==== DATA EXTRACT

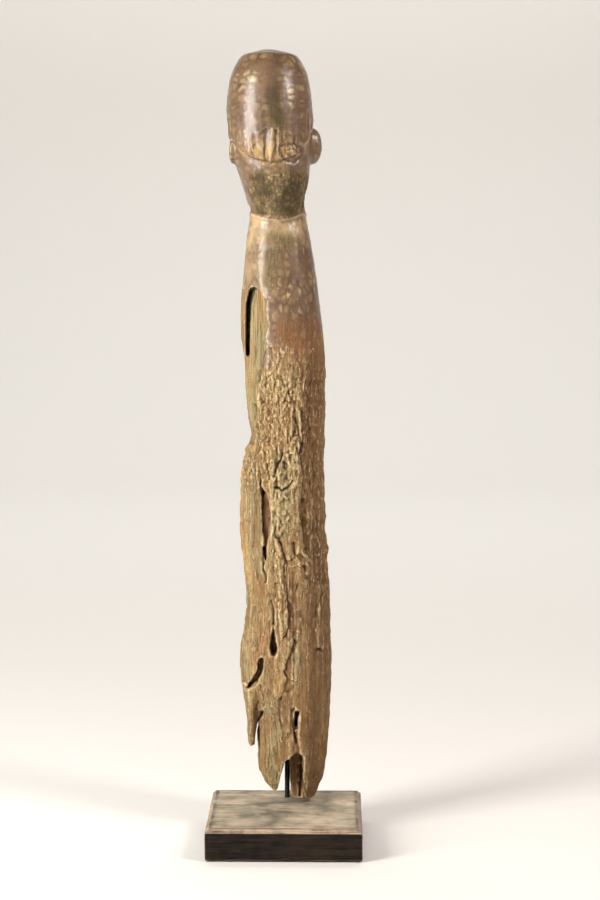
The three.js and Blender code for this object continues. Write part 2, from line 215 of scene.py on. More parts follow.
def crests(places, size, seed):
    """Narrow ridges, 1 on their tops, winding through smooth lumps of that size."""
    return 1 - 2.4 * np.abs(swell(places, size, seed))


def chips(places, size, seed):
    """Splits the surface into uneven chips. Gives, for each place, how near it is to its chip's edge (1 on
    it), a random number for that chip, and how far it is below the chip's middle, in chip heights."""
    cell = places / np.array(size)
    corner = np.floor(cell).astype(np.int64)
    first = np.full(len(places), 9.0)
    second = np.full(len(places), 9.0)
    own = np.zeros(len(places))
    below = np.zeros(len(places))
    for step in itertools.product((-1, 0, 1), repeat=3):
        at = corner + step
        middle = at + np.stack([0.15 + 0.7 * scatter(at, seed + k) for k in range(3)], axis=1)
        away = np.linalg.norm(cell - middle, axis=1)
        nearer = away < first
        second = np.where(nearer, first, np.minimum(second, away))
        own = np.where(nearer, scatter(at, seed + 7), own)
        below = np.where(nearer, middle[:, 2] - cell[:, 2], below)
        first = np.where(nearer, away, first)
    return 1 - np.clip((second - first) / 0.5, 0, 1), own, below


place = numbers(figure.data.vertices, "co", 3) * MM
x, y, z = place.T
middle_y = 40 - 0.03 * z
from_back = fade(10, -3, y - middle_y)

# The split beside the loose slab is deep only along the slab: on its right a broken floor of wood shows.
back_y = middle_y - 37.5 * np.sqrt(np.clip(1 - ((x + 2) / 42) ** 2, 0, 1))
split_floor = (x > -20.6 + 0.4 * np.sin(z / 9)) & (x < -10) & (z > 281) & (z < 356) & (y < middle_y + 8)
place[:, 1] = np.where(split_floor, np.minimum(y, back_y + 7.5), y)
x, y, z = place.T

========

* YOUR INSTRUCTIONS
Beginning at the first line above, repeat exactly until the line containing "return 1 - 2.4", which is included.

* ANSWER TO THIS TASK
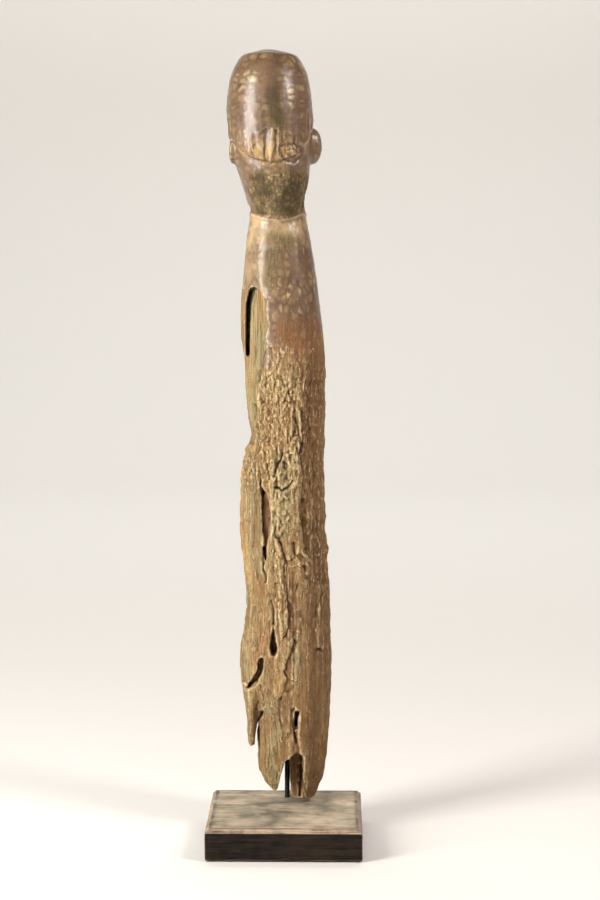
The three.js and Blender code for this object continues. Write part 2, from line 215 of scene.py on. More parts follow.
def crests(places, size, seed):
    """Narrow ridges, 1 on their tops, winding through smooth lumps of that size."""
    return 1 - 2.4 * np.abs(swell(places, size, seed))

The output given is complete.